Why This Doesn't Get Fixed

I think about this a lot because I talk to smart, capable business owners all the time who are sitting on structural problems they've had for a decade. And it's not because they don't care. It's because the advisory relationship most of them have with their financial professionals is reactive by design.

Your accountant is trying to get your taxes filed accurately and on time. That's what you're paying them for. Your attorney drafted your operating agreement in 2014 and hasn't heard from you since. Your banker is focused on whether you can service the debt. Nobody in that picture has a mandate to sit down with you once a year and ask whether the whole setup still makes sense.

That's not an indictment of those professionals. That's a description of a gap in how most small businesses consume financial and legal advisory services. The work that happens between the tax return and the legal document is where a lot of value gets lost.

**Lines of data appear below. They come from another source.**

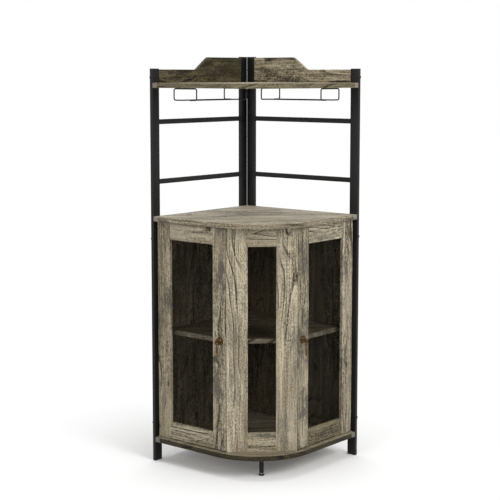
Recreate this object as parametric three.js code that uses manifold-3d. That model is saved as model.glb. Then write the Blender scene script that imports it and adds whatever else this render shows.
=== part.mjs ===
// Corner bar cabinet: two black steel side frames that meet in the room corner, four
// boards between them, a glazed lower cabinet with a fixed centre panel and two hinged
// doors, and two wire stemware racks under the top shelf.
// Millimetres, +Z up. The front faces -Y and the room corner lies at +Y. The origin is
// on the floor, in the middle of the cabinet's box, and the cabinet is symmetric in X.

import * as THREE from 'three';
import { mergeVertices } from 'three/addons/utils/BufferGeometryUtils.js';
import Module from 'manifold-3d';

const wasm = await Module();
wasm.setup();

// Fits
const seatGap = 0.3;           // left between two pieces that rest on each other
const cutOverrun = 1;          // how far a cutting tool runs past the face it cuts

// Side frames. Lengths along a wall start at the line where the inner faces meet.
const wallAngle = Math.PI / 4; // each wall turns this far from the cabinet's Y axis
const wallReach = 445;         // corner line to the front end of the front post
const postWidth = 30;
const postThickness = 11;
const tubeWall = 1.2;
const cornerGap = 0.4;         // corner line to the nearer face of a back post
const postRise = 2.7;          // post tops over the gallery boards
const boltHeadRadius = 4.5;    // bolts through the end faces of the front posts
const boltHeadHeight = 3;
const boltHeadEasing = 0.8;
const boltSides = 24;
const galleryBoltDrop = 23.4;  // gallery's low top edge to its bolt
const counterBoltDrop = 54;    // counter's underside to the bolt below it
const floorBoltRise = 46;      // bottom board's top to the bolt above it
const footHeight = 4;
const footPlugLength = 12;
const footPlugGap = 0.3;
const railHeight = 15;
const railDepth = 10;
const lowerRailShare = 0.269;  // middle of the rail, as a share of the bay over the counter
const upperRailShare = 0.736;

// Boards
const boardThickness = 15;
const bottomBoardLevel = 61;   // floor to the underside
const cupboardHeight = 676;    // bottom board to counter
const bayHeight = 390;         // counter to top shelf
const noseRadius = 192;        // the rounded front corner of the boards
const noseSteps = 24;

// Gallery boards round the top shelf
const galleryLowRise = 40.4;   // over the top shelf, in front
const galleryStep = 38.8;      // further rise at the corner
const gallerySlopeFoot = 245;  // along the wall, from the corner line
const gallerySlopeRun = 55;
const galleryFillet = 12;
const filletSteps = 5;

// Lower cabinet
const panelThickness = 15;     // side panels
const doorThickness = 15;
const doorSetback = 15;        // front post's end to the door's face
const doorEdgeGap = 2.5;       // door to post
const doorHeightGap = 3;       // door to the boards above and below
const panelToDoorGap = 2;
const stileWidth = 51;
const doorRailHeight = 51;
const centreWidth = 214.2;     // centre panel, between the corners of its mitres
const centreStileWidth = 63.8;
const centreRailHeight = 57.5;
const mitreGap = 1.3;         // between a door and the centre panel
const glassThickness = 4;
const glassLap = 8;            // how far the glass reaches behind the frame
const glassFit = 0.5;
const rebateDepth = 5;

// Middle shelf and its pins
const shelfSetback = 15;       // doors' inner faces to the shelf's front edge
const pinDiameter = 5;
const pinReach = 7;            // out of the side panel
const pinDepth = 9;            // into the side panel
const pinFit = 0.3;
const pinHeadDiameter = 8;
const pinHeadChamfer = 1;
const pinFrontInset = 60;      // shelf's front edge to the front pins
const pinBackInset = 75;       // corner line to the back pins
const pinSides = 16;

// Offset pivot hinges at the top and bottom of each door
const hingePinInset = 4.5;     // post's inner face to the pin's axis
const hingePinDiameter = 4;
const hingePinFit = 0.3;
const hingeKnuckleRadius = 4;
const hingeLeafLength = 42;
const hingeLeafWidth = 12;
const hingeLeafInset = 1.5;    // door's face to the leaf's front edge
const hingeSides = 24;

// Magnetic catches under the counter
const catchLength = 36;
const catchDepth = 15;
const catchHeight = 13;
const catchChamfer = 4;
const catchInset = 10;         // from the door's free edge

// Drop pulls
const pullRise = 333;          // over the door's lower edge
const pullInset = 23;          // from the door's free edge
const rosetteRadius = 12;
const rosetteEdge = 1.4;
const rosetteRise = 3.6;
const beadRadius = 1.1;
const studRadius = 2.3;
const studReach = 14;          // door's face to the pivot's axis
const studEndRadius = 3.2;
const pivotRadius = 1.1;
const pivotFit = 0.35;
const cheekThickness = 1.7;
const cheekRadius = 3.2;
const cheekFit = 0.35;
const pendantLength = 48;      // pivot's axis to the tip
const pendantNeckRadius = 1.7;
const pendantCollarRadius = 2.7;
const pendantCollarDrop = 12;  // pivot's axis to the middle of the collar
const pendantCollarHeight = 3;
const pendantBodyRadius = 3.5;
const pendantBodyRise = 17;    // tip to the widest place
const pendantWaistRadius = 1.6;
const pendantFinialRadius = 2.7;
const pendantFinialHeight = 10;
const finialSteps = 5;
const pendantYokeDrop = 6.5;   // pivot's axis to the bridge under the stud
const pullSides = 24;

// Stemware racks, each one closed wire
const wireDiameter = 4;
const wireBend = 6;
const wireBendSteps = 3;
const wireSides = 8;
const rackFrontInset = 27;     // front post's end to the rack's front
const rackBackGap = 32.5;      // clear of the other wall's rack
const rackWidth = 91;
const rackSlot = 29;           // between the two lower runs, centre to centre
const rackMiddle = 110;        // wall to the middle of the rack
const rackDrop = 34;           // upper run to lower run

// Front leg
const legInset = 60;           // board's nose to the leg's axis
const legDiameter = 14;
const legPlateSize = 38;
const legPlateCorner = 6;
const legPlateThickness = 2;
const glideDiameter = 17.5;
const glideHeight = 5;
const glideChamfer = 1.2;
const glideStem = 6;
const glideStemLength = 30;
const glideTravel = 3.6;       // glide's top to the leg
const glideFit = 0.3;
const glideSpare = 4;          // left over the stem when the glide is screwed in
const legSides = 24;

// Places worked out from the sizes above
const root2 = Math.SQRT2;
const doorFace = wallReach - doorSetback;
const doorBack = doorFace - doorThickness;
const centreReach = doorFace * root2 - centreWidth / 2;
const noseReach = (wallReach - noseRadius) * root2 + noseRadius;
const backReach = (postThickness - cornerGap) / root2;
const cornerY = (noseReach - backReach) / 2;
const bottomTop = bottomBoardLevel + boardThickness;
const counterLevel = bottomTop + cupboardHeight;
const topShelfLevel = counterLevel + boardThickness + bayHeight;
const galleryLowTop = topShelfLevel + boardThickness + galleryLowRise;
const galleryHighTop = galleryLowTop + galleryStep;
const middleShelfTop = (bottomTop + counterLevel) / 2;
const middleShelfLevel = middleShelfTop - boardThickness;
const doorBottom = bottomTop + doorHeightGap;
const doorTop = counterLevel - doorHeightGap;
const panelInner = seatGap + panelThickness;
const rackTop = topShelfLevel - seatGap - wireDiameter / 2;

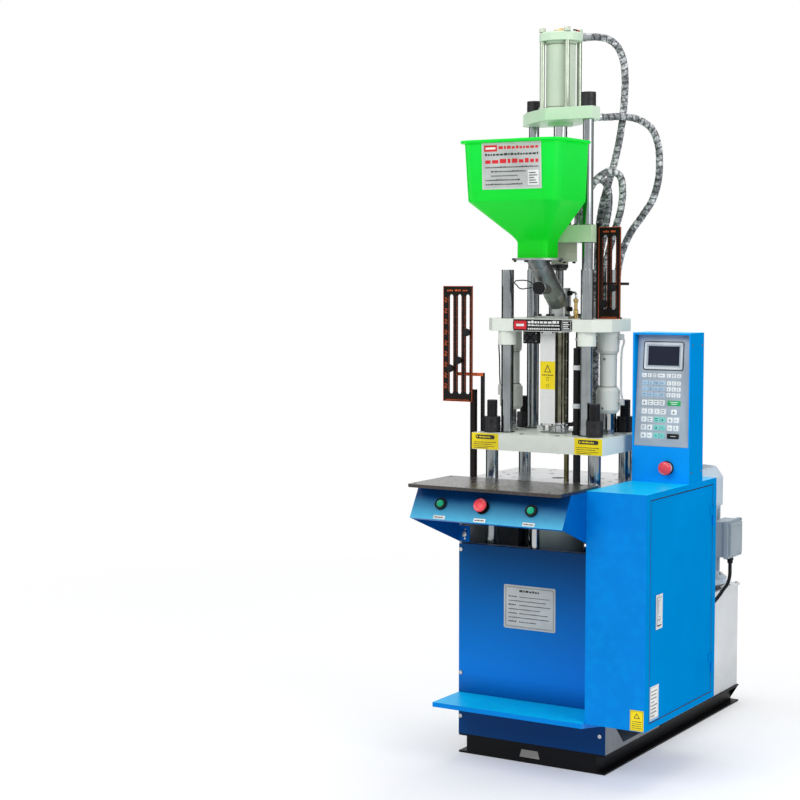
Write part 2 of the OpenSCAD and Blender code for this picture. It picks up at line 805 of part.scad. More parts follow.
// Cabinet shell with a rebated door frame and two hinge pins
module cabinet_shell() {
    rim = 10;
    color([0.0, 0.52, 0.88]) {
        difference() {
            block_between([cab_x0, cab_y0, cabinet_z], [cab_x1, cab_y1, cab_z1]);
            difference() {
                block_between([cab_x0 + sheet, cab_y0 + sheet, cabinet_z + sheet],
                    [cab_x1 - sheet, cab_y1 - sheet, cab_z1 - sheet]);
                difference() {
                    block_between([cab_x1 - 6, door_y0 - 4, door_z0 - 4],
                        [cab_x1 - sheet, door_y1 + 4, door_z1 + 4]);
                    block_between([cab_x1 - 9, door_y0 + rim, door_z0 + rim],
                        [cab_x1 + 1, door_y1 - rim, door_z1 - rim]);
                    block_between([cab_x1 - sheet - gap, door_y0 - 9, door_z0 - 9],
                        [cab_x1 + 1, door_y1 + 9, door_z1 + 9]);
                }
            }
            block_between([cab_x1 - sheet - gap, door_y0 - door_gap, door_z0 - door_gap],
                [cab_x1 + 1, door_y1 + door_gap, door_z1 + door_gap]);
            block_between([cab_x1 - 9, door_y0 + rim, door_z0 + rim],
                [cab_x1 + 1, door_y1 - rim, door_z1 - rim]);
            translate([cab_x0 + 90, cab_y1 + 1, 410]) rotate([90, 0, 0]) cylinder(r = 8, h = 5);
            on_box_front() rod(8, -sheet - 1, 1);
            for (z = hinge_z) translate([hinge_x, hinge_y, 0]) rod(4.5 + gap, z - 0.5, z + 28.5);
        }
        for (z = hinge_z) {
            block_between([cab_x1, hinge_y, z - 30], [hinge_x + 1, hinge_y + 18, z - 1]);
            translate([hinge_x, hinge_y, 0]) rod(2.5, z - 30, z + 28);
            translate([hinge_x, hinge_y, 0]) rod(4.5, z - 30, z - 1);
        }
    }
    color([0.1, 0.1, 0.1]) translate([335, cab_y1, 410]) rotate([-90, 0, 0]) {
        cylinder(r = 12, h = 8);
        cylinder(r = 9, h = 20 - gap);
    }
}

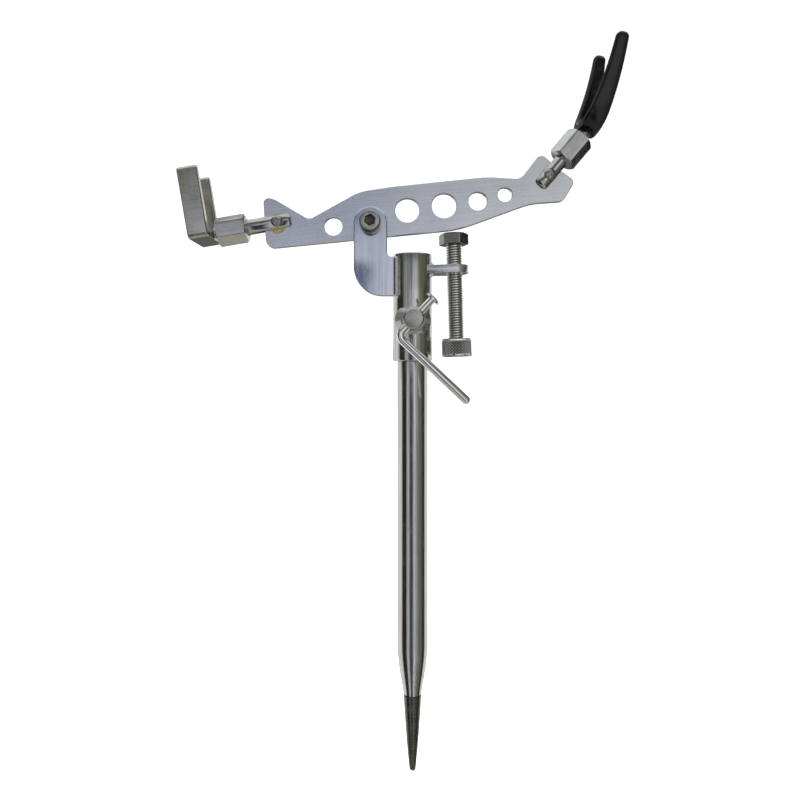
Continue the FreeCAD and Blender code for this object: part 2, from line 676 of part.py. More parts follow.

The contractor I mentioned at the top of this post? We didn't fix everything in one conversation. But we got his accountant and his attorney on the same Zoom call and started mapping out a restructure that made sense for where he wants to take the business over the next five years. The partnership he was thinking about ended up being structured differently than he'd originally imagined, in a way that protected him and made the deal more attractive to the person he was bringing in.

None of that happens if we spend the whole meeting talking about the partnership and never ask the question about the entity.

If you're running a business in the $2M to $10M range and you can't clearly explain why your entity is structured the way it is, that's not a small thing. It's worth an honest conversation with someone who isn't trying to sell you anything.